According to a study by the Korea Research Institute for Human Settlements, the real estate consumer-confidence index in December was at 90.7. A reading above 100 indicates that a majority of those polled are confident in the real estate market, while a reading below 100 indicates pessimism.

A reading below 95 indicates that the real estate market is trending downward. The December reading is the lowest ever since the index was first published 2011.

The reading for Seoul’s real estate market was at 93.9, which is down 12.6 points compared to the previous month. This is the first time since July 2012 - when it was 96.5 - that the confidence index was below 100 for Seoul.

Unsold apartments in areas outside of the greater Seoul area, including Gyeonggi and Incheon, have begun to pile up.

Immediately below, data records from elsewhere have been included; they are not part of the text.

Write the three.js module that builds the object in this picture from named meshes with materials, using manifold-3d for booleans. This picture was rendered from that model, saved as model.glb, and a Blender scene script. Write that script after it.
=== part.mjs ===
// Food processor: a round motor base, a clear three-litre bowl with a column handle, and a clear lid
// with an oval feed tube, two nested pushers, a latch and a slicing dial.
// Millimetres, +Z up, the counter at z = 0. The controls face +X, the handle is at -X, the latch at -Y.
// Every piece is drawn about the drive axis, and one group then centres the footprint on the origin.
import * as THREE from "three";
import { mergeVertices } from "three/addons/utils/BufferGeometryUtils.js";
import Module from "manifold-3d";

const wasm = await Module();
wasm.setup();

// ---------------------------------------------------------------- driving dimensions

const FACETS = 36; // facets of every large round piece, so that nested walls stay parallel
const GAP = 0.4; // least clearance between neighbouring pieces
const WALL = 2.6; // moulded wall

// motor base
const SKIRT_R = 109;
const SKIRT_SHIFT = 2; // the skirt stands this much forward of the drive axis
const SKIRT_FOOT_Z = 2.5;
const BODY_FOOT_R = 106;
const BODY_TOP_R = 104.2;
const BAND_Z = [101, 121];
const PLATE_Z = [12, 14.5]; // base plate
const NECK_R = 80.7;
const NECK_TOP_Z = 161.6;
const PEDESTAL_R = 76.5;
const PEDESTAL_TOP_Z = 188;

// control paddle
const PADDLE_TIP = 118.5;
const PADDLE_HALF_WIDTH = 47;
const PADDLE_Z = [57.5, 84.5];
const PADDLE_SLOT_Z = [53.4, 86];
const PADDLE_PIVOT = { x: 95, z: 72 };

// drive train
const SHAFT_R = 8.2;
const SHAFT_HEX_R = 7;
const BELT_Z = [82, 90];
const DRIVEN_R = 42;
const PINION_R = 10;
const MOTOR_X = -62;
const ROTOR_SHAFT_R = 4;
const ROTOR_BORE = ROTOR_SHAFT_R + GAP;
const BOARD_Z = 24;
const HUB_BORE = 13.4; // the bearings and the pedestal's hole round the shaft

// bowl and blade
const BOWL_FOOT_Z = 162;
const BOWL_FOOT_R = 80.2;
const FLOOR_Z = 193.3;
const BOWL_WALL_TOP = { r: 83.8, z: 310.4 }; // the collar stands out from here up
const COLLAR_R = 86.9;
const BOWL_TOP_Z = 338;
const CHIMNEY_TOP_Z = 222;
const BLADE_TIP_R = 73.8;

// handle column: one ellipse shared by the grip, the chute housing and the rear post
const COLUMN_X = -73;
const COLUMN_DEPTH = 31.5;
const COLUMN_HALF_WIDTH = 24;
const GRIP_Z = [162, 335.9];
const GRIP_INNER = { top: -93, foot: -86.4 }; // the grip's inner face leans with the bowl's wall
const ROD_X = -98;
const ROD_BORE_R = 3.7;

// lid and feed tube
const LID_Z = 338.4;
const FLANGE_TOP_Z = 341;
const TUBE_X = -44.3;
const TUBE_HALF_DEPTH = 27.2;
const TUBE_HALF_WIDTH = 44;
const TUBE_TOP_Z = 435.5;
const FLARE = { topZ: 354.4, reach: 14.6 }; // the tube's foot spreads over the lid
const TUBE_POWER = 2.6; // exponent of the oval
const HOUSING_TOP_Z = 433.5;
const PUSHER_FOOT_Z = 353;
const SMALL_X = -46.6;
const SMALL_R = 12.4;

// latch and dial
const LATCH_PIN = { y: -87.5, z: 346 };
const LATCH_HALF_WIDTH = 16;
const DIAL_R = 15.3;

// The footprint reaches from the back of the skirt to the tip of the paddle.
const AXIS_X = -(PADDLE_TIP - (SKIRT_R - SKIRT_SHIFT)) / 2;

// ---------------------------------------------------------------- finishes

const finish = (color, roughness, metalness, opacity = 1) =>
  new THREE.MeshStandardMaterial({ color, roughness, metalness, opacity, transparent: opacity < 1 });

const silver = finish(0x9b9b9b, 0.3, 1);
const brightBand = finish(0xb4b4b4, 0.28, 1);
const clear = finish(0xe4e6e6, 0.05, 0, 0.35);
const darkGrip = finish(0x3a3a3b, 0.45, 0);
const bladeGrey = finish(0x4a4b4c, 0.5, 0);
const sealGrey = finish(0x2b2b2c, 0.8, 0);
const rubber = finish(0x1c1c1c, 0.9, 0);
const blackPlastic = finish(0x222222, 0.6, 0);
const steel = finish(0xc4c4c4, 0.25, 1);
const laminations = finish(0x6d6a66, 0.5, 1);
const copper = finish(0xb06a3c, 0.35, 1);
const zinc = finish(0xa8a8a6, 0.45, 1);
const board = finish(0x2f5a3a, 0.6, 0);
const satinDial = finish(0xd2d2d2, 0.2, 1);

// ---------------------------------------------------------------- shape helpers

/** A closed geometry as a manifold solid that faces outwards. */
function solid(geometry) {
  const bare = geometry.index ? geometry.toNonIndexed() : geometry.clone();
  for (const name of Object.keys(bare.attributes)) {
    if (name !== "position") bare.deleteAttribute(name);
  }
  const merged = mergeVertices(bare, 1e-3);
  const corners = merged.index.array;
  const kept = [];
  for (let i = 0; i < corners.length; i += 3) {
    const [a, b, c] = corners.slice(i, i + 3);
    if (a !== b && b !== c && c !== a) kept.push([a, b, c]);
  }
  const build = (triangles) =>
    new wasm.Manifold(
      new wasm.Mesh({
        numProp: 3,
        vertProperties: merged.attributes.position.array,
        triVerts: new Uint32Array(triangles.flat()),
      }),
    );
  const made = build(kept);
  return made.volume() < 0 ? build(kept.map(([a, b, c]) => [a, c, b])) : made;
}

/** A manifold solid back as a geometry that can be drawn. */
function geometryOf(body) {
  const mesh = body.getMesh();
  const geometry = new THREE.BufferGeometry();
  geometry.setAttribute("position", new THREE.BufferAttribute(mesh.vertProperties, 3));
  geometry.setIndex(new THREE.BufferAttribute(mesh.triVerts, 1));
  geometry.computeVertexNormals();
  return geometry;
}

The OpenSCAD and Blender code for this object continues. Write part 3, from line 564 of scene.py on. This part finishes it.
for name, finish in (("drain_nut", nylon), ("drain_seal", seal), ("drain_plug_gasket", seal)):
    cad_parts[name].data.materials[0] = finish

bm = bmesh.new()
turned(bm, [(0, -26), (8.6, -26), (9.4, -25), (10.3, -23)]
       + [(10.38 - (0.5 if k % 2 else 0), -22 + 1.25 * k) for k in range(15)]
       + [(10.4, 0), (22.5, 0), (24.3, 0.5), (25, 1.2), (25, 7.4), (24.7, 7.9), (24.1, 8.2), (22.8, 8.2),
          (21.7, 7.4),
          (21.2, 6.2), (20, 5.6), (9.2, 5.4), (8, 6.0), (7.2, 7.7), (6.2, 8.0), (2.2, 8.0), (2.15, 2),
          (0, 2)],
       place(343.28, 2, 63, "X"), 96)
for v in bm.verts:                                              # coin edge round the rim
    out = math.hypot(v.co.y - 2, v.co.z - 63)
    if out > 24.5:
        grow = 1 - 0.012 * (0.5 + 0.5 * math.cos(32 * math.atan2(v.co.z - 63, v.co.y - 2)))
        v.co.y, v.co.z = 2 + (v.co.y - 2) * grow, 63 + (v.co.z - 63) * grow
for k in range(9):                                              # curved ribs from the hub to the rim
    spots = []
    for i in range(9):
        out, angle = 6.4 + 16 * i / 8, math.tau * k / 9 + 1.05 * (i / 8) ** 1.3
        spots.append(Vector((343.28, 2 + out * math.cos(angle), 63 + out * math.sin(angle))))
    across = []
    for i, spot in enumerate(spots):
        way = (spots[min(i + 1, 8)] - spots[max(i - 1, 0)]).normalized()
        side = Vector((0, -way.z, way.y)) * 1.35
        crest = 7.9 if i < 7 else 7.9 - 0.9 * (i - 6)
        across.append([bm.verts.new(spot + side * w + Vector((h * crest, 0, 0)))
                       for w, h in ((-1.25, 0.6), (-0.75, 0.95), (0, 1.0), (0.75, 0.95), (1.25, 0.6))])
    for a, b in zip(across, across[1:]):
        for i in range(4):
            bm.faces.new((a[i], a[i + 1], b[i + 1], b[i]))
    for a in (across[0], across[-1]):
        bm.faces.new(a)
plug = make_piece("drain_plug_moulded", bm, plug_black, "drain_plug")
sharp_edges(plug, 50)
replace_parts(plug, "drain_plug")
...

As of end of November last year, there were 60,000 unsold units, of which 90 percent, or 54,000, were located in areas other than Seoul.

“The worsening local economy and the excessive supply of new apartments were the biggest reasons behind the increase in unsold apartments,” said Byeon She-il, head of the real estate market research center at the Korea Research Institute for Human Settlements.

Many experts say the current situation will likely continue in the first half of this year.

“On top of the Sept. 13 regulations that tightened loan requirements, the taxable real estate price is expected to surge this year, and buyers are actually considering an apartment to occupy and those buying for investment purposes are waiting on the sidelines,” said Kim Eun-jin, head of research at real estate information provider Budongsan 114. “Especially since the government announced the areas in which new towns will be built, many are waiting for apartment prices to further fall, resulting in a further contraction of the real estate market.”